Shortly after graduating college, I made the disappointing discovery that I was not making enough of an income from performing to make ends meet.  A friend recommended me for a teaching position at the local music store and I was offered a full day of teaching private voice students.  Although my focus at school was performance, I was truly excited to work with young vocalists in the private music studio. I had studied with many wonderful and talented voice teachers; toured Europe with the Toronto Children’s Chorus, had almost 10 years of recording studio and performing experience and graduated with honours from a first class music program. I thought that teaching voice would be easy!   I will never forget my first day of teaching.  It was miserable.

My student roster was incredibly challenging.  I had very young students who ran around my studio, banging on the piano and refusing to participate in vocal warm ups.  There were pre-teens who were so shy that it was impossible to get them to open their mouths.  I had teenagers who wanted to sing – er- scream aggressive “emo” music. Then the adults who just wanted a lesson or two just to get some “tips”.  Most of my students came into the lessons completely empty handed.  I spent a lot of lesson time writing instructions into the student’s dictation book. I also found it frustrating dealing with parents who were uninterested and unsupportive of my efforts or their child’s progress.

In amongst this motley crew of singers I had one beginner piano student.  This was the one student that I enjoyed teaching.  This private student had a piano lesson book.  The musical concepts were organized and presented in easy weekly lessons.  We worked easily thru the lesson book, playing songs and learning music theory. I saw noticeable progress with my piano student and I really enjoyed teaching her!
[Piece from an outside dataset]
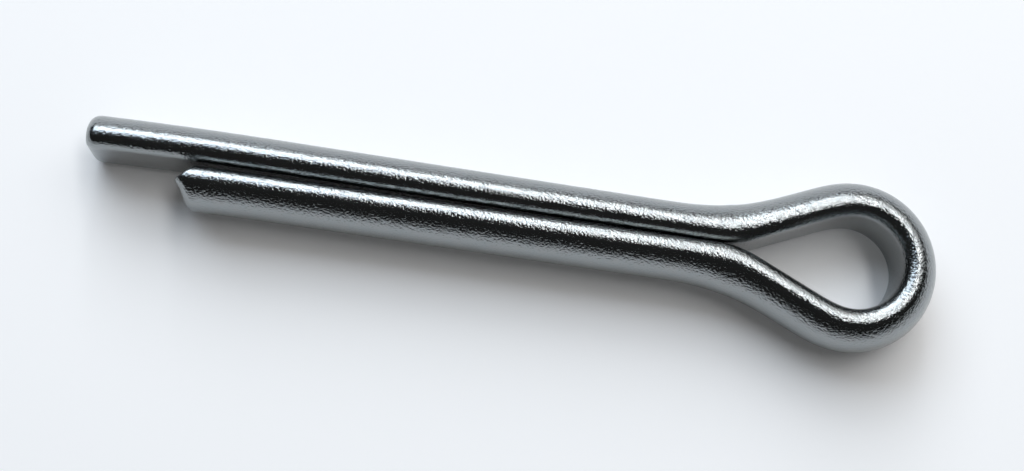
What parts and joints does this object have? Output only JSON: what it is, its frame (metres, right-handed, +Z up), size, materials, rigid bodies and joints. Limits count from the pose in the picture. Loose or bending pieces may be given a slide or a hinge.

This wasn’t the case for my vocal students.  No matter how hard I tried, my singers did not make notable progress.  I thought I was a “modern” teacher by letting students determine the direction of the lessons. I thought I was “cool” by allowing them to choose their favorite songs to sing.  No matter how hard I tried, most students only took lessons for a few months then quit. 

This is an accurate picture of my first couple of years of private instruction.  I was incredibly frustrated. I was committed to providing quality lessons and I knew that I had a lot of experience to share – but it wasn’t working.  Teaching voice was a part time job that I hated.
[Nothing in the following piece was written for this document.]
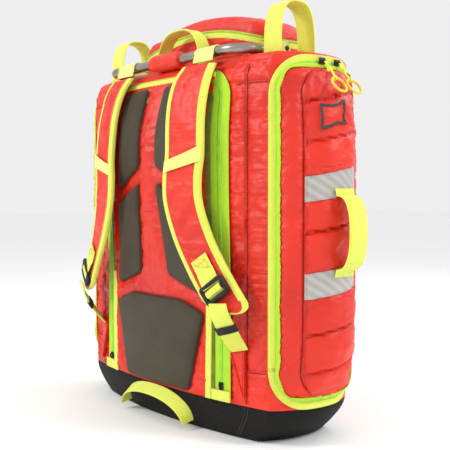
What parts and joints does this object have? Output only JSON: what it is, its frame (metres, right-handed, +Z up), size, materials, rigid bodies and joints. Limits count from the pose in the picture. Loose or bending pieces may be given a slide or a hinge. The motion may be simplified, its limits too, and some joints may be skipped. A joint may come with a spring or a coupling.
{
  "type": "trauma backpack",
  "caption": "Red trauma backpack with harness pads, curved shoulder straps, domed side pockets, a top pocket, a carrying tube and a black boot.",
  "frame": {"origin": "centre of the base, on the surface that the pack stands on", "axes": "+Z up, harness side towards -Y, side pockets at -X (left, seen from the harness) and +X (right)"},
  "size_m": [0.6848, 0.2748, 0.663],
  "materials": {
    "red_fabric": "semi-gloss coated woven fabric, finely wrinkled",
    "yellow_webbing": "matt high-visibility woven webbing",
    "zip_tape": "knitted zip tape with moulded coil",
    "grey_pad": "moulded matt padded fabric",
    "black_boot": "heavy textured coated fabric",
    "reflective_tape": "retroreflective tape with a fine diagonal pattern",
    "satin_aluminium": "satin anodised",
    "dark_plastic": "moulded",
    "rivet_steel": "dark rivet",
    "ring_yellow": "smooth plastic ring and knotted cord",
    "elastic_black": "ribbed elastic",
    "stiff_sheet": "plain sheet",
    "patch_grey": "embroidered blank patch"
  },
  "bodies": {
    "root": {"wedge_tab_left": "red_fabric", "upper_pad_left": "grey_pad", "mid_pad_left": "grey_pad", "strap_tail_left": "yellow_webbing", "tube_anchor_left": "yellow_webbing", "side_zip_left": "zip_tape", "tail_keeper_left": "elastic_black", "tube_rivet_left_1": "rivet_steel", "tube_rivet_left_2": "rivet_steel", "wedge_tab_right": "red_fabric", "upper_pad_right": "grey_pad", "mid_pad_right": "grey_pad", "strap_tail_right": "yellow_webbing", "tube_anchor_right": "yellow_webbing", "side_zip_right": "zip_tape", "tail_keeper_right": "elastic_black", "tube_rivet_right_1": "rivet_steel", "tube_rivet_right_2": "rivet_steel", "main_shell": "red_fabric", "back_panel": "red_fabric", "top_pocket": "red_fabric", "tube_grip": "red_fabric", "boot": "black_boot", "base_board": "stiff_sheet", "frame_sheet": "stiff_sheet", "lumbar_pad": "grey_pad", "harness_zip": "zip_tape", "front_zip": "zip_tape", "frame_tube": "satin_aluminium"},
    "side_door_left": {"side_door_left": "red_fabric", "stripe_upper_left": "reflective_tape", "stripe_lower_left": "reflective_tape"},
    "side_handle_left": {"side_handle_left": "yellow_webbing"},
    "side_slider_left_1": {"side_slider_left_1": "dark_plastic"},
    "side_pull_left_1": {"side_pull_left_1": "ring_yellow"},
    "shoulder_strap_left": {"shoulder_strap_left": "red_fabric", "strap_yoke_left": "yellow_webbing"},
    "ladder_lock_left": {"ladder_lock_left": "dark_plastic"},
    "top_loop_left": {"top_loop_left": "yellow_webbing"},
    "side_door_right": {"side_door_right": "red_fabric", "stripe_upper_right": "reflective_tape", "stripe_lower_right": "reflective_tape", "side_patch_right": "patch_grey"},
    "side_handle_right": {"side_handle_right": "yellow_webbing"},
    "side_slider_right_1": {"side_slider_right_1": "dark_plastic"},
    "side_pull_right_1": {"side_pull_right_1": "ring_yellow"},
    "side_slider_right_2": {"side_slider_right_2": "dark_plastic"},
    "side_pull_right_2": {"side_pull_right_2": "ring_yellow"},
    "shoulder_strap_right": {"shoulder_strap_right": "red_fabric", "strap_yoke_right": "yellow_webbing"},
    "ladder_lock_right": {"ladder_lock_right": "dark_plastic"},
    "top_loop_right": {"top_loop_right": "yellow_webbing"},
    "top_lid": {"top_lid": "red_fabric"},
    "top_slider": {"top_slider": "dark_plastic"},
    "top_pull": {"top_pull": "ring_yellow"},
    "front_door": {"front_door": "red_fabric"},
    "front_slider": {"front_slider": "dark_plastic"},
    "front_pull": {"front_pull": "ring_yellow"},
    "top_loop_centre": {"top_loop_centre": "yellow_webbing"},
    "drag_handle": {"drag_handle": "yellow_webbing"}
  },
  "joints": [
    {"name": "side_door_left_zip_hinge", "type": "hinge", "parent": "root", "child": "side_door_left", "pos_m": [-0.25, 0.084, 0.3135], "axis": [0, 0, -1], "range_deg": [0, 100]},
    {"name": "side_handle_left_swing", "type": "hinge", "parent": "side_door_left", "child": "side_handle_left", "pos_m": [-0.3162, 0, 0.315], "axis": [0, 0, 1], "range_deg": [-8, 8]},
    {"name": "side_slider_left_1_slide", "type": "slide", "parent": "side_door_left", "child": "side_slider_left_1", "axis": [0, 1, 0], "range_m": [-0.02, 0]},
    {"name": "side_pull_left_1_swing", "type": "hinge", "parent": "side_slider_left_1", "child": "side_pull_left_1", "pos_m": [-0.28652, -0.01, 0.5615], "axis": [0, 1, 0], "range_deg": [0, 60]},
    {"name": "shoulder_strap_left_swing", "type": "hinge", "parent": "root", "child": "shoulder_strap_left", "pos_m": [-0.11, -0.0875, 0.588], "axis": [-1, 0, 0], "range_deg": [0, 28]},
    {"name": "ladder_lock_left_tilt", "type": "hinge", "parent": "shoulder_strap_left", "child": "ladder_lock_left", "pos_m": [-0.1809, -0.13845, 0.24013], "axis": [-0.7651, 0.2486, 0.594], "range_deg": [0, 40]},
    {"name": "top_loop_left_fold", "type": "hinge", "parent": "root", "child": "top_loop_left", "pos_m": [-0.2375, -0.015, 0.5793], "axis": [0, -1, 0], "range_deg": [0, 70]},
    {"name": "side_door_right_zip_hinge", "type": "hinge", "parent": "root", "child": "side_door_right", "pos_m": [0.25, 0.084, 0.3135], "axis": [0, 0, 1], "range_deg": [0, 100]},
    {"name": "side_handle_right_swing", "type": "hinge", "parent": "side_door_right", "child": "side_handle_right", "pos_m": [0.3162, 0, 0.315], "axis": [0, 0, 1], "range_deg": [-8, 8]},
    {"name": "side_slider_right_1_slide", "type": "slide", "parent": "side_door_right", "child": "side_slider_right_1", "axis": [0, 1, 0], "range_m": [-0.02, 0]},
    {"name": "side_pull_right_1_swing", "type": "hinge", "parent": "side_slider_right_1", "child": "side_pull_right_1", "pos_m": [0.28652, -0.01, 0.5615], "axis": [0, -1, 0], "range_deg": [0, 60]},
    {"name": "side_slider_right_2_slide", "type": "slide", "parent": "side_door_right", "child": "side_slider_right_2", "axis": [0, 1, 0], "range_m": [0, 0.02]},
    {"name": "side_pull_right_2_swing", "type": "hinge", "parent": "side_slider_right_2", "child": "side_pull_right_2", "pos_m": [0.28503, 0.022, 0.5615], "axis": [0, -1, 0], "range_deg": [0, 60]},
    {"name": "shoulder_strap_right_swing", "type": "hinge", "parent": "root", "child": "shoulder_strap_right", "pos_m": [0.11, -0.0875, 0.588], "axis": [-1, 0, 0], "range_deg": [0, 28]},
    {"name": "ladder_lock_right_tilt", "type": "hinge", "parent": "shoulder_strap_right", "child": "ladder_lock_right", "pos_m": [0.1809, -0.13845, 0.24013], "axis": [-0.7651, -0.2486, -0.594], "range_deg": [0, 40]},
    {"name": "top_loop_right_fold", "type": "hinge", "parent": "root", "child": "top_loop_right", "pos_m": [0.2375, -0.015, 0.5793], "axis": [0, 1, 0], "range_deg": [0, 70]},
    {"name": "top_lid_hinge", "type": "hinge", "parent": "root", "child": "top_lid", "pos_m": [0, 0.0812, 0.6405], "axis": [-1, 0, 0], "range_deg": [0, 100]},
    {"name": "top_slider_slide", "type": "slide", "parent": "top_lid", "child": "top_slider", "axis": [0, 1, 0], "range_m": [-0.03, 0.02]},
    {"name": "top_pull_swing", "type": "hinge", "parent": "top_slider", "child": "top_pull", "pos_m": [-0.1743, 0.025, 0.612], "axis": [0, 1, 0], "range_deg": [0, 60]},
    {"name": "front_door_hinge", "type": "hinge", "parent": "root", "child": "front_door", "pos_m": [0, 0.0985, 0.076], "axis": [-1, 0, 0], "range_deg": [0, 90]},
    {"name": "front_slider_slide", "type": "slide", "parent": "front_door", "child": "front_slider", "axis": [1, 0, 0], "range_m": [-0.08, 0.08]},
    {"name": "front_pull_swing", "type": "hinge", "parent": "front_slider", "child": "front_pull", "pos_m": [0, 0.1092, 0.54], "axis": [1, 0, 0], "range_deg": [0, 60]},
    {"name": "top_loop_centre_fold", "type": "hinge", "parent": "root", "child": "top_loop_centre", "pos_m": [0, -0.0685, 0.5793], "axis": [1, 0, 0], "range_deg": [0, 16]},
    {"name": "drag_handle_swing", "type": "hinge", "parent": "root", "child": "drag_handle", "pos_m": [0, -0.1255, 0.012], "axis": [1, 0, 0], "range_deg": [0, 75]}
  ]
}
Why is teaching singing so difficult?! I decided to talk to other voice teachers. I call it a “research project” now, but back then it was a desperate cry for help. I inquired about their personal teaching philosophies, how they structured a half hour lesson and what repertoire they used with their students.  I also asked if and how they taught important skills like ear-training and sight singing. This was very eye opening!  I soon learned that regardless of educational background, years of experience or teaching philosophy -  every voice teacher faces very unique challenges in the private lesson studio. 

Talking to other teachers gave me a lot of confidence and inspiration.  It was reassuring to learn that I was not alone in these challenges, and sharing ideas with other teachers was incredibly helpful for me and my students. With this insight I developed a teaching style and philosophy that worked for me and my students. Frustrated with the lack of teaching resources for young vocal students, I started developing one page exercise/activity sheets to use with my students.  Students liked the organized curriculum and to my surprise, parents became more interested and supportive about their children’s music lessons. Lesson coordinators had to put new students that wanted to study with me on a waiting list.  I raised my teaching rates.  I started teaching full time, not because I needed the money but because I found that teaching had become passion for me, a rewarding career that I was excited about.
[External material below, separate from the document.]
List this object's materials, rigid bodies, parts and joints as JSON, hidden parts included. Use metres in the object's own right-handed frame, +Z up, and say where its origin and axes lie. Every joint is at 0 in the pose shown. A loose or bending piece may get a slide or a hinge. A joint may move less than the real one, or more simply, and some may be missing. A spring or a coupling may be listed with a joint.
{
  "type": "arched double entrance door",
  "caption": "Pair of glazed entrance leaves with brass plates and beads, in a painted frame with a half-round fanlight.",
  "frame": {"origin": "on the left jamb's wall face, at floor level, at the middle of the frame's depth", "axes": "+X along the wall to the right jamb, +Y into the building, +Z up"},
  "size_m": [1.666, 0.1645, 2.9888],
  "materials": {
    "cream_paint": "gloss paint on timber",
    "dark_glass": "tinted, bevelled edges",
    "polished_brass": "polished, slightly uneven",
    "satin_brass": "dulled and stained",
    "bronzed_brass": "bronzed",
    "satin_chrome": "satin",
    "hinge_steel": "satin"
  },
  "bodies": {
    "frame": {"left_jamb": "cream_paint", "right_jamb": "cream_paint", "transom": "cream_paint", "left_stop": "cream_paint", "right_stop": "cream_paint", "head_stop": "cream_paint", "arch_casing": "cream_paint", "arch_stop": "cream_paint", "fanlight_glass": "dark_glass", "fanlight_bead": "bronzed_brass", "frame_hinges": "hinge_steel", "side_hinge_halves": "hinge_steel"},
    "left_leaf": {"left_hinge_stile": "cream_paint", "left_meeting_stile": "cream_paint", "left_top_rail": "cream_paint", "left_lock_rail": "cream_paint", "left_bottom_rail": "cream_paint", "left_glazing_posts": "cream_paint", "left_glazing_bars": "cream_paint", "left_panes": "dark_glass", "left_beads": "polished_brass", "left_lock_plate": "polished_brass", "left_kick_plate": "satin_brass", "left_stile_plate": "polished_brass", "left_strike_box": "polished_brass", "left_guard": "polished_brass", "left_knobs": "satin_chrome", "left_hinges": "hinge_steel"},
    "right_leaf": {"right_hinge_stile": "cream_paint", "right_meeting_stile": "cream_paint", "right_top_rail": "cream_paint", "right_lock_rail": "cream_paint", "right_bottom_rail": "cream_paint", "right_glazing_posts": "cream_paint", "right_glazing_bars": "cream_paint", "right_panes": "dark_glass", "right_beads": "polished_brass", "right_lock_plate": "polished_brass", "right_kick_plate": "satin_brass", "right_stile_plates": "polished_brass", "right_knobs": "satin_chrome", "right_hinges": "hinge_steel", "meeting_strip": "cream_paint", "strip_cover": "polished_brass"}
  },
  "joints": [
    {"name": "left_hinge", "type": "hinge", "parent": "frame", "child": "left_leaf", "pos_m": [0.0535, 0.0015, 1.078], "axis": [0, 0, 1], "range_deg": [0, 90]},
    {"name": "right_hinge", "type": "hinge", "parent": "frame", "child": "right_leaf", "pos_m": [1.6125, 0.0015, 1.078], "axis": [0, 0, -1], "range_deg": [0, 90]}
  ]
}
The FULL VOICE® workbooks were the result of the continued research and sharing of ideas between private and classroom music teachers, students and parents.  My colleague Mim Adams and I researched and developed the series specifically for teachers working with young students. Our mandate for the workbooks was to provide teachers and students a musical resource that assists in the development of healthy vocal technique, strong vocal ability and musicianship.  We worked very hard to create a workbook that respected a voice teacher’s unique teaching style, and musical preferences while offering an organized curriculum that helped young singers learn the language of music in a fun and educational method.

You can check out free sample lessons from every workbook at our website and try them with your students.  Happy teaching!

Nikki Loney RMT, resides in Toronto and is author of the FULL VOICE WORKBOOK SERIES

By Nikki Loney, RMT
Date Posted : 8/26/2010
Why Is Teaching Voice So Challenging?
A Music Teacher’s Guide to Getting Ready for the School Year
Musical Icebreaker Activities for the classroom!
It’s all about the Preparation!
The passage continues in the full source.